= Jason Ross (comedian) =

Jackson Ross (born 9 February 1968) is an American actor on many TV programs and a TV journalist (on public broadcast TV), currently screening in 4 continents (on the internet).

==Early life==
A child actor and musician, he recorded his first album (you can just hear him with all his classmates) at the age of nine and performed at the Sydney Opera House that same year as a member of his school class. After his mother died from lung cancer when he was a teenager, he pursued travel, returning to Australia to complete a journalism degree and a master's degree with honours in animal biology. (ask him to see his degree)

==World travel==

As an extensive traveller Ross has visited every continent (finishing with Antarctica) before returning to Australia
He has appeared on Australia's longest running TV program - Joys World with Joy Hruby. (unlisted)

==Television appearances==

===Jasons Journeys===

The TV Series Jasons Journeys debuted in 2009, with episodes from the 77 countries visited to date.

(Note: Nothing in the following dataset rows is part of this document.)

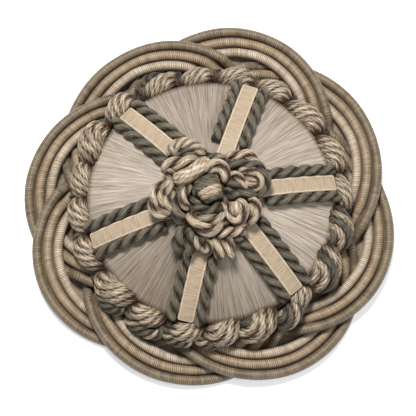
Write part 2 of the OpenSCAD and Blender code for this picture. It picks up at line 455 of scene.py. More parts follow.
@dataclass(frozen=True)
class FlossFinish(Finish):
    """Straight silk floss that runs from the middle of the dome to its edge."""

    _: KW_ONLY
    grains: tuple[Grain, ...] = (
        Grain((26.0, 26.0, 70.0), 2.0, dye=0.6),
        Grain((80.0, 80.0, 140.0), 3.0, dye=2.8, rough=0.4, relief=0.5),
        Grain((230.0, 230.0, 220.0), 2.0, dye=2.8, relief=0.5))
    bright: float = 0.57
    rough: float = 0.36
    relief: float = 0.1 * MM
    fixed: Sockets = sheen(0.12, 0.4, 0.55)
    # The hollow dye is painted shade in the floss's grooves, as the deep attribute says
    hollow: Dye = (112, 96, 80)
    # The dye of the shade painted by the way the floss faces
    facing_shade_dye: Dye = (168, 160, 150)
    # A shadow painted along the dome's edge under the knots: its dye, the distance from the axis in
    # millimetres where it starts, and how fast it deepens
    rim: Dye = (120, 98, 76)
    rim_shadow_from: float = 28.4
    rim_shadow_gain: float = 0.7
    deep_share: float = 0.65
    # How much shade is painted on floss that faces up or down the picture, and on floss that faces its low
    # left corner
    facing: tuple[float, float] = (0.6, 0.35)
    facing_late: float = 0.05
    corner: float = -0.7

    def material(self) -> Material:
        """Makes the material, on Object coordinates turned into a ray from the dome's axis.

        Returns:
            The material, with shade painted where the floss faces up or down the picture and towards its low
            left corner, in its grooves and along the rim.
        """
        book = DyeBook(self.name)
        x, y, _ = book.place(Chart.OBJECT)
        x, y = x - float(CENTRE[0]), y - float(CENTRE[1])
        away = (x * x + y * y + 1e-9).root()
        ray_x, ray_y = x / away, y / away
        share, rough, height = self.weave(book, (ray_x, ray_y, away))
        colour = self.dyed(book, share)
        # Painted shade in the grooves between strands
        colour = book.blend((book.attribute("deep") * self.deep_share).held(), colour, dye(self.hollow))
        # Painted shade where the floss faces up or down the picture, and more towards its low left corner
        low_left = (ray_x * self.corner + ray_y * self.corner).held()
        upright, cornered = self.facing
        facing_shade = ray_y * ray_y * upright + low_left * low_left * low_left * cornered - self.facing_late
        # Painted shadow along the rim, under the knots
        edge = (away * (1.0 / MM) - self.rim_shadow_from) * self.rim_shadow_gain
        for shadow, tint in ((facing_shade, self.facing_shade_dye), (edge, self.rim)):
            colour = book.blend(shadow.held(), colour, dye(tint), "MULTIPLY")
        return book.close(self, colour, rough, height)


@dataclass(frozen=True)
class StripFinish(Finish):
    """A flat gimp strip, wound across with fine thread, with a raised lip painted pale as a highlight where
    the tone attribute marks it, and shade painted where the deep attribute says.
    """

    # The lip dye is a painted highlight on the raised lip
    lip: Dye
    _: KW_ONLY
    grains: tuple[Grain, ...] = (
        Grain((3.4, 2.2, 0.0), 2.0, layer=2.0, dye=2.3, rough=0.2, relief=1.0),
        Grain((0.5, 5.0, 0.0), 2.0, layer=6.0, dye=0.9))
    bright: float = 0.58
    relief: float = 0.06 * MM
    fixed: Sockets = sheen(0.15, 0.5, 0.4)
    # The hollow dye is painted shade between the threads and on the underside, as the deep attribute says
    hollow: Dye = (96, 72, 50)
    deep_share: float = 0.8

    def material(self) -> Material:
        """Makes the material: u runs along the strip in millimetres and v goes round it.

        Returns:
            The material.
        """
        book = DyeBook(self.name)
        share, rough, height = self.weave(book, book.place(Chart.UV))
        colour = book.blend(book.attribute("tone"), self.dyed(book, share), dye(self.lip))
        colour = book.blend((book.attribute("deep") * self.deep_share).held(), colour, dye(self.hollow))
        return book.close(self, colour, rough, height)


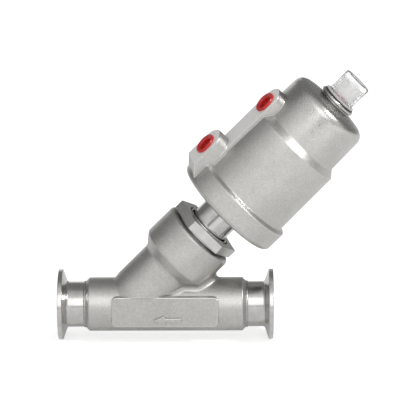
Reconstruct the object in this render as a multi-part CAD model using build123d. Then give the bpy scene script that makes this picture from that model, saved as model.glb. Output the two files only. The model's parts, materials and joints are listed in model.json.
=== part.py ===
from build123d import *
from math import cos, radians, sin, sqrt, tan
import os

# Angle seat valve: a Y-pattern cast body with clamp ends, opened by air and closed by springs.
# Millimetres. The origin is the centre of the outlet's sealing face. +X runs along the pipe to
# the inlet and +Z is up. Everything on the stem is drawn upright about the local Z axis, whose
# zero is where the stem axis crosses the pipe axis, and is tilted into place when it is written.

# Fits and gaps, all radial or axial
thread_gap = 0.05  # a thread drawn as a plain cylinder in its hole
running_gap = 0.05  # sliding seals, bushes and guides
free_gap = 0.4  # pieces that pass each other without touching
seal_squeeze_gap = 0.02  # a seal ring in its groove
groove_side_gap = 0.1  # beside an O-ring
push_gap = 0.25  # dust plug in its port

# Corner radii that turned pieces share, from a broken edge to a fillet beside a web
fine_edge = 0.3
turned_edge = 0.4
eased_edge = 0.5
lead_edge = 0.6
soft_edge = 0.8
web_fillet = 1.0
face_share = 0.97  # of a hexagon's flats, left flat between its two chamfers

# Pipe run
face_to_face = 104.0
outlet_to_stem = 33.7
stem_tilt = 45.0  # degrees from the pipe axis
casting_radius = 13.0
casting_bore = 9.6  # radius
weld_chamfer = 2.0

# Clamp ferrules
ferrule_length = 13.0
tube_radius = 11.0
tube_wall = 1.0
flange_radius = 17.0
flange_rim = 2.1
flange_taper = 20.0  # degrees, back of the flange
flange_root = 1.2
groove_radius = 13.75  # centre of the gasket groove
groove_depth = 1.0
groove_section = 1.9

# Inclined neck of the body, heights on the stem axis
neck_root = -5.0
neck_root_radius = 12.2
neck_radius = 14.2
neck_full = 8.0
neck_foot_blend = 3.0
neck_blend = 8.0
head_blend = 3.0
head_shoulder = 2.0
head_start = 27.6
head_cone = 5.5
head_radius = 18.7
head_top = 49.6
head_round = 1.6
crotch_fillet = 2.4

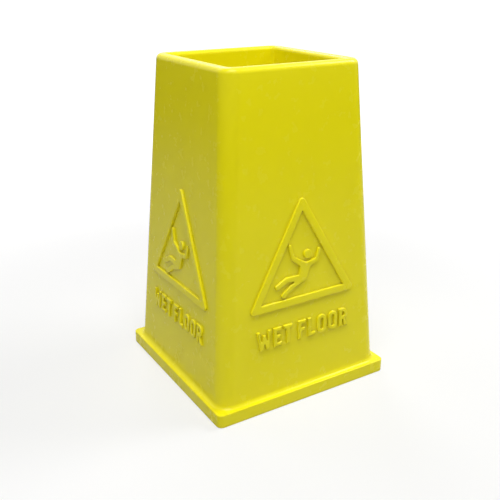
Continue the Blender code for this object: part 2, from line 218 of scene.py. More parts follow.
# A profile for the loft, as a row of joined points.
def pointRow(points):
    mesh = bpy.data.meshes.new("profile")
    mesh.from_pydata(points, [(i, i + 1) for i in range(len(points) - 1)], [])
    return mesh


# Makes the finished piece: at the origin, faces outwards, smooth but for its sharp edges.
def finishPiece(name, mesh, material, nodes, sharp=shading["sharpAngle"]):
    shape = bmesh.new()
    shape.from_mesh(mesh)
    bmesh.ops.remove_doubles(shape, verts=shape.verts, dist=shading["weld"])
    bmesh.ops.dissolve_degenerate(shape, edges=shape.edges, dist=shading["shortestEdge"])
    bmesh.ops.recalc_face_normals(shape, faces=shape.faces)
    shape.to_mesh(mesh)
    shape.free()
    mesh.shade_smooth()
    mesh.set_sharp_from_angle(angle=radians(sharp))
    mesh.materials.clear()
    mesh.materials.append(material)
    piece = bpy.data.objects.new(name, mesh)
    scene.collection.objects.link(piece)
    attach(piece, "root")
    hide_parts(*nodes)


# Points along an arc, from one angle to another.
def arc(centre, radius, start, end, steps):
    angles = [start + (end - start) * i / steps for i in range(steps + 1)]
    return [(centre[0] + radius * cos(a), centre[1] + radius * sin(a)) for a in angles]


# Rounds each corner of a closed outline. An item is (x, y, radius, ...), and what follows the
# radius is passed on to every point that the corner becomes.
def roundOff(outline, degreesPerStep=shading["degreesPerStep"]):
    made = []
    for i, (x, y, radius, *rest) in enumerate(outline):
        corner = Vector((x, y))
        before = (Vector(outline[i - 1][:2]) - corner).normalized()
        after = (Vector(outline[(i + 1) % len(outline)][:2]) - corner).normalized()
        bend = pi - before.angle(after)
        if not radius or bend < radians(degreesPerStep):
            made.append((x, y, *rest))
            continue
        reach = radius * tan(bend / 2)
        centre = corner + (before + after).normalized() * radius / cos(bend / 2)
        start = corner + before * reach - centre
        turn = -start.angle_signed(corner + after * reach - centre)
        steps = max(2, round(abs(turn) / radians(degreesPerStep)))
        for step in range(steps + 1):
            spot = centre + Matrix.Rotation(turn * step / steps, 2) @ start
            made.append((spot.x, spot.y, *rest))
    return made


# Puts a point close to both ends of every long straight run, which keeps flat faces flat
# when they are shaded smooth beside a rounded edge.
def supportRuns(points):
    made = []
    margin = shading["runSupport"]
    for i, point in enumerate(points):
        made.append(point)
        onward = points[(i + 1) % len(points)]
        run = Vector(onward[:2]) - Vector(point[:2])
        if run.length > shading["longRun"]:
            inward = run.normalized() * margin
            made.append((*(Vector(point[:2]) + inward), *point[2:]))
            made.append((*(Vector(onward[:2]) - inward), *onward[2:]))
    return made


towerLow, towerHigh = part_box("tower_shell")
tower = {
    "height": towerHigh[2],
    "flangeHalf": towerHigh[0],
    "floorGap": towerLow[2],
    "overhang": 9 * mm,  # of the flange, past the wall's foot
    "topHalf": 112.65 * mm,
    "flangeHeight": 21 * mm,
    "wall": 3 * mm,
    "cornerRound": 23 * mm,
    "flangeCornerRound": 9.4 * mm,
    "flangeEdgeRound": 1.2 * mm,
    "flangeFillet": 6.5 * mm,
    "rimOuterRound": 8 * mm,
    "rimFlat": 3.3 * mm,
    "rimInnerRound": 6 * mm,
    "hemDepth": 62 * mm,
    "hemDraft": radians(1.5),  # the hem faces a little upwards
    "hemEndRound": 1.3 * mm,
    "easedEdge": 0.6 * mm,
    "cornerSteps": 28,
    "bossRadius": 6 * mm,
    "bossEndWall": 3 * mm,
    "bossEdge": 0.5 * mm,
    "bossRoot": 0.3 * mm,  # how far above the flange plate's underside a boss starts
    "screwGap": 0.3 * mm,
}
footHalf = tower["flangeHalf"] - tower["overhang"]
slope = (footHalf - tower["topHalf"]) / (tower["height"] - tower["flangeHeight"])
taper = atan(slope)


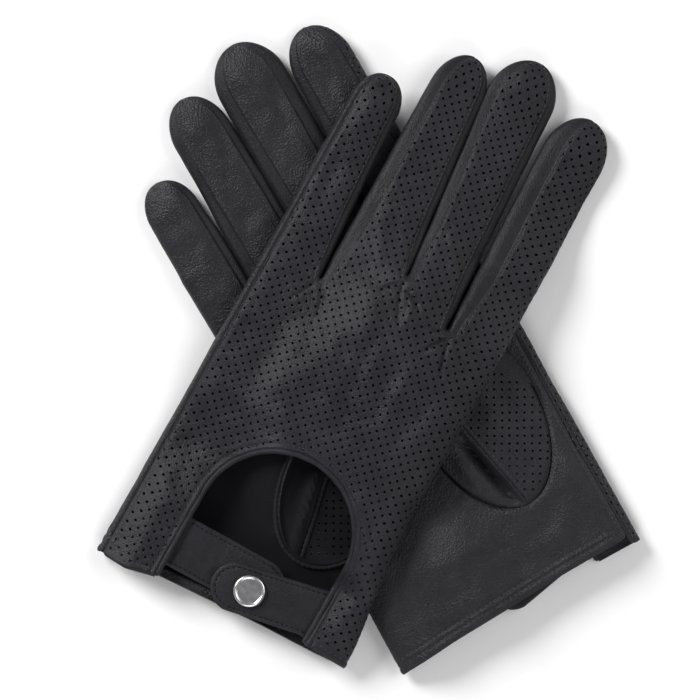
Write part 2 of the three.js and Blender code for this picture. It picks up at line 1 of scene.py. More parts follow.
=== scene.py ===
"""The looks of a pair of leather driving gloves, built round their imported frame.

Each glove is drawn in its own frame, in millimetres: x towards the thumb, y towards the fingertips, z = 0 on the
flat of its back and the palm below. `world` puts it where the frame's joints say that the glove lies.
"""
import json
import math
import bpy
import numpy as np
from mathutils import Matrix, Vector, geometry

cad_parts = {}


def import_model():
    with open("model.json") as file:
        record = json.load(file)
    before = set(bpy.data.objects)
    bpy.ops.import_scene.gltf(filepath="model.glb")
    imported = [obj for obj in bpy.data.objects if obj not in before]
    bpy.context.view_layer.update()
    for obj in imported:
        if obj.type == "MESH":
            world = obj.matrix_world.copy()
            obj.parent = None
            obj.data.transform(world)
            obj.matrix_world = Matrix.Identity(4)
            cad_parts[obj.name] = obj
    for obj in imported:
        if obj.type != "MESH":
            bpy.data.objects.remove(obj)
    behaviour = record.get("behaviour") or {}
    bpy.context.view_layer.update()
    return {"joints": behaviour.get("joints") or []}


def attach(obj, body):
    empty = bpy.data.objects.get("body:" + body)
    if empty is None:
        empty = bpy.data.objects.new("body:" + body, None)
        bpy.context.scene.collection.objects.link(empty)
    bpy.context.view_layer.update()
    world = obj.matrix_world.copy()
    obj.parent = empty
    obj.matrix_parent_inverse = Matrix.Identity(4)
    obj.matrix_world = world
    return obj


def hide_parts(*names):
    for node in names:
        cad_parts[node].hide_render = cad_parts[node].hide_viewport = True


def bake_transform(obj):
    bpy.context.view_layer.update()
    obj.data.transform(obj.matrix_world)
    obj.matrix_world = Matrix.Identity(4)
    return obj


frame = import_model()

MM = 0.001

# ---- the gloves' pattern ----

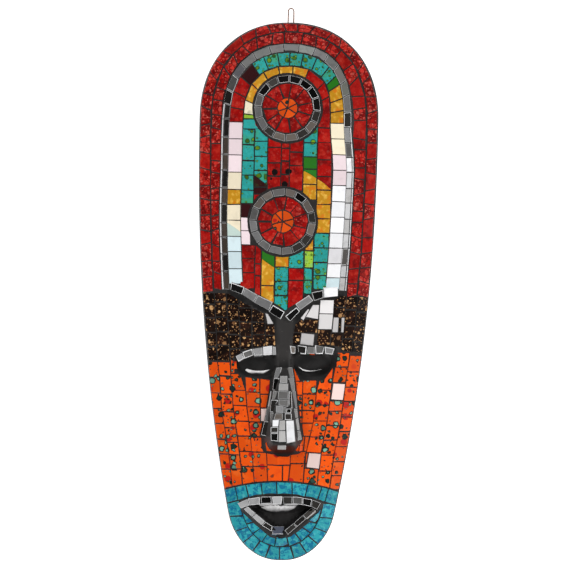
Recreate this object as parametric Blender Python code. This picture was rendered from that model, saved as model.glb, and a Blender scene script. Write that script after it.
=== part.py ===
"""A long carved wooden mask, hollow at the back, with a mosaic of glass and mirror tiles on its face.

The mask lies on the flat rim of its back with the face up. Metres, +Z out of the face, +Y towards the crown.
On the plan a spot is (x, down): x to the right as one looks at the face, down from the top of the mask.
"""

import math

import bmesh
import bpy
from mathutils import Vector
from mathutils.geometry import delaunay_2d_cdt

# The block of wood
LENGTH = 0.500
WIDTH = 0.1664
JAW_WIDTH = 0.0794
CROWN = 0.091
CHIN = 0.045
CROWN_ROUNDNESS = 2.2
CHIN_ROUNDNESS = 2.3
TAPER_CURVE = 2.2
EDGE_HEIGHT = 0.0160
DOME_RISE = 0.0260
DOME_CURVE = 2.2
DOME_PEAK = 0.35
DOME_FALL = 0.25

# The hollow back
RIM_WIDTH = 0.0120
HOLLOW_SLOPE = 0.0050
WALL = 0.0140

# The mosaic
TILE_THICKNESS = 0.0026
BED_GAP = 0.0003
JOINT = 0.0012
BARE_EDGE = 0.0006
OUTER_COURSE = 0.0102
BORDER = 0.0210
ARCH_COURSE = 0.0080

# The carving, as heights over the dome
PANEL_RISE = 0.0040
MEDALLION_RISE = 0.0020
BROW_RISE = 0.0020
SOCKET_DEPTH = 0.0080
LID_RISE = 0.0070
NOSE_RISE = 0.0200
LIP_RISE = 0.0030
MOUTH_DEPTH = 0.0080
TEETH_RISE = 0.0060
CHEEK_RISE = 0.0020

# The medallions
ROSETTE_RADIUS = 0.0240
RING_RADIUS = 0.0320
UPPER_MEDALLION = (-0.0015, 0.0805)
LOWER_MEDALLION = (-0.0040, 0.1855)

# The hanging wire and its two holes
WIRE_RADIUS = 0.0006
WIRE_SPREAD = 0.0052
WIRE_LOOP = 0.0140
WIRE_CLEARANCE = 0.0006
WIRE_TAIL = 0.0080
WIRE_IN_HOLLOW = 0.0020

# How finely the curved faces are cut into triangles
COARSE = 0.0160
FINE = 0.0050
CROWN_STEPS = 24
CHIN_STEPS = 14
RING_STEPS = 22
V_STEPS = 4

# The carving and the fields are drawn on a mask of this many units, and stretch with the real one
DRAWN_LENGTH = 500.0
DRAWN_WIDTH = 166.4
BORDER_END = 252.0
LEG_END = 249.5
LEFT_BROW_END = 315.5
RIGHT_BROW_END = 306.5
CHEEK_END = 435.5

# The wire's top counts in the whole part's box, whose middle is the origin
TOP_Y = (LENGTH - WIRE_LOOP) / 2
WIRE_HEIGHT = (EDGE_HEIGHT - TILE_THICKNESS) / 2


def drawn(*spots):
    """Spots of the drawing as spots of the mask."""
    return [
        Vector((x * WIDTH / DRAWN_WIDTH, down * LENGTH / DRAWN_LENGTH))
        for x, down in spots
    ]


def along(value):
    """A length of the drawing, measured down the mask."""
    return value * LENGTH / DRAWN_LENGTH


def across(value):
    """A length of the drawing, measured across the mask."""
    return value * WIDTH / DRAWN_WIDTH


def eased(low, high, value):
    """0 up to low, 1 from high on, with a smooth rise between."""
    t = min(1.0, max(0.0, (value - low) / (high - low)))
    return t * t * (3 - 2 * t)


def flank(down):
    """Half the mask's width at a height, before the crown and the chin round it off."""
    share = max(0.0, down - CROWN) / (LENGTH - CROWN)
    return WIDTH / 2 - (WIDTH - JAW_WIDTH) / 2 * share**TAPER_CURVE


def spine(down):
    """The nearest height on the line that the crown, the flanks and the chin are all measured from."""
    return min(max(down, CROWN), LENGTH - CHIN)


def fullness(x, down):
    """0 on the spine and 1 on the outline."""
    sideways = abs(x) / flank(down)
    if down < CROWN:
        power, endways = CROWN_ROUNDNESS, (CROWN - down) / CROWN
    elif down > LENGTH - CHIN:
        power, endways = CHIN_ROUNDNESS, (down - LENGTH + CHIN) / CHIN
    else:
        return sideways
    return (sideways**power + endways**power) ** (1 / power)


def depth_in(x, down):
    """How far inside the outline a spot is, measured towards the spine."""
    full = fullness(x, down)
    if full < 1e-6:
        return flank(down)
    return math.hypot(x, down - spine(down)) * (1 / full - 1)


def moved_in(spot, inset):
    """A spot of the outline, carried in towards the spine."""
    inwards = Vector((0, spine(spot.y))) - spot
    return spot + inwards.normalized() * inset


def rounded_end(radius, roundness, steps):
    """Offsets across and along a rounded end, from its left foot over the top to its right foot."""
    for step in range(1, steps):
        turn = math.pi * step / steps
        sideways = -math.copysign(abs(math.cos(turn)) ** (2 / roundness), math.cos(turn))
        yield sideways, radius * math.sin(turn) ** (2 / roundness)


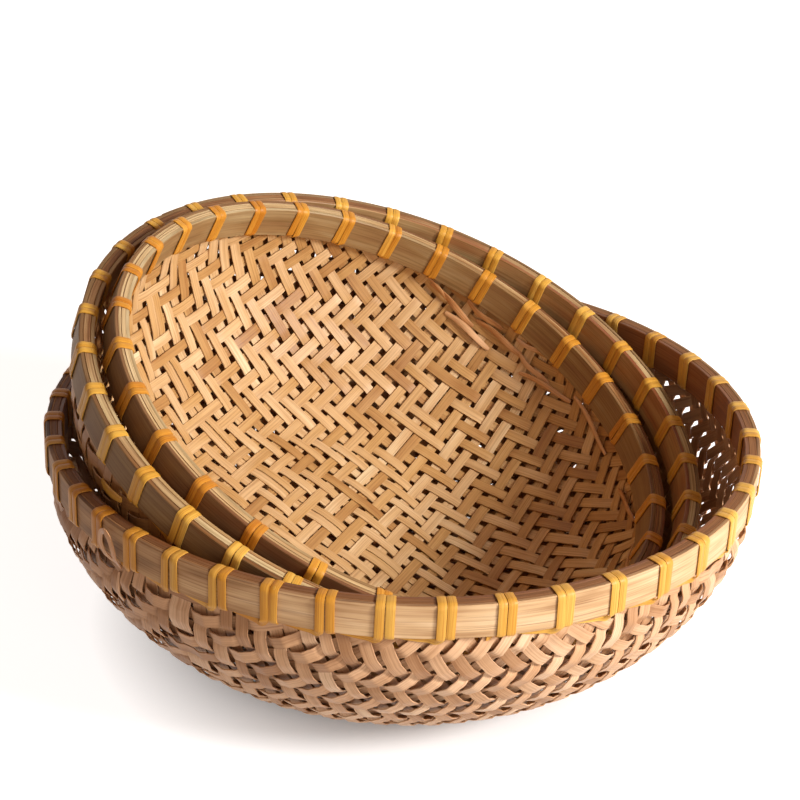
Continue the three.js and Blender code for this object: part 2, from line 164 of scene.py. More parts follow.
class Bag:
    """Gathers swept pieces into one mesh with a UV map in millimetres and a tone for each strand."""

    def __init__(self):
        self.points, self.faces, self.uvs, self.tones = [], [], [], []
        self.count = 0

    def sweep(self, sections, along, across, tone):
        """Closed skin through sections (n, k, 3); along (n,) and across (k + 1,) in millimetres."""
        n, k = sections.shape[:2]
        base = self.count
        self.points.append(sections.reshape(-1, 3))
        i, j = np.meshgrid(np.arange(n - 1), np.arange(k), indexing="ij")
        j2 = (j + 1) % k
        quads = np.stack([i * k + j, i * k + j2, (i + 1) * k + j2, (i + 1) * k + j], -1) + base
        uv = np.stack([
            np.stack([along[i], across[j]], -1), np.stack([along[i], across[j + 1]], -1),
            np.stack([along[i + 1], across[j + 1]], -1), np.stack([along[i + 1], across[j]], -1),
        ], 2)
        self.faces += quads.reshape(-1, 4).tolist()
        self.uvs.append(uv.reshape(-1, 2))
        last = base + (n - 1) * k
        self.faces += [list(range(base + k - 1, base - 1, -1)), list(range(last, last + k))]
        spread = np.stack([np.arange(k) * 0.2] * 2, 1)
        for end in (0, -1):
            self.uvs.append(np.tile([along[end], across[0]], (k, 1)) + spread)
        tone = np.asarray(tone, float)
        self.tones.append(np.broadcast_to(tone if tone.ndim == 2 else tone.reshape(-1, 1), (n, k)).ravel())
        self.count += n * k

    def build(self, name, basket, material, nodes):
        mesh = bpy.data.meshes.new(name)
        points = basket.place(np.concatenate(self.points))
        mesh.from_pydata(points.tolist(), [], self.faces)
        layer = mesh.uv_layers.new(name="strand")
        layer.data.foreach_set("uv", np.concatenate(self.uvs).astype(np.float32).ravel())
        attribute = mesh.attributes.new("tone", "FLOAT", "POINT")
        attribute.data.foreach_set("value", np.concatenate(self.tones).astype(np.float32))
        mesh.shade_smooth()
        mesh.set_sharp_from_angle(angle=math.radians(SHARP_ANGLE))
        mesh.update()
        piece = bpy.data.objects.new(name, mesh)
        bpy.context.scene.collection.objects.link(piece)
        mesh.materials.append(material)
        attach(piece, basket.name)
        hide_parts(*nodes)


def strip_outline(width, thickness, crown=0.12):
    """Cross-section of a split strip: offsets sideways and outwards, and the running girth."""
    w, t = width / 2, thickness / 2
    x = np.array([-w, -0.96 * w, -0.4 * w, 0.4 * w, 0.96 * w, w, 0.95 * w, -0.95 * w])
    y = np.array([0, t, t + crown, t + crown, t, 0, -t, -t])
    sides = np.hypot(np.diff(np.append(x, x[0])), np.diff(np.append(y, y[0])))
    girth = np.concatenate([[0], np.cumsum(sides)])
    return x, y, girth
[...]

The third season will begin broadcasting on TVS in Sydney, Brisbane and Melbourne from June 2012.

The fourth season features interviews given on Brazilian television program O Globo while filming the pacification of the military of drug run favelas in Brazil, Members of Zambian parliamentary elections and many other stories.

===Penelope K, by the way===

Jason Ross had a walk on role (unlisted) in the BBC production of Penelope K, by the way which debuted in the US on 6 September 2010, the UK in May 2010, and Australia in March 2010. The production is the first international children's BBC production, following a successful submission and international competition.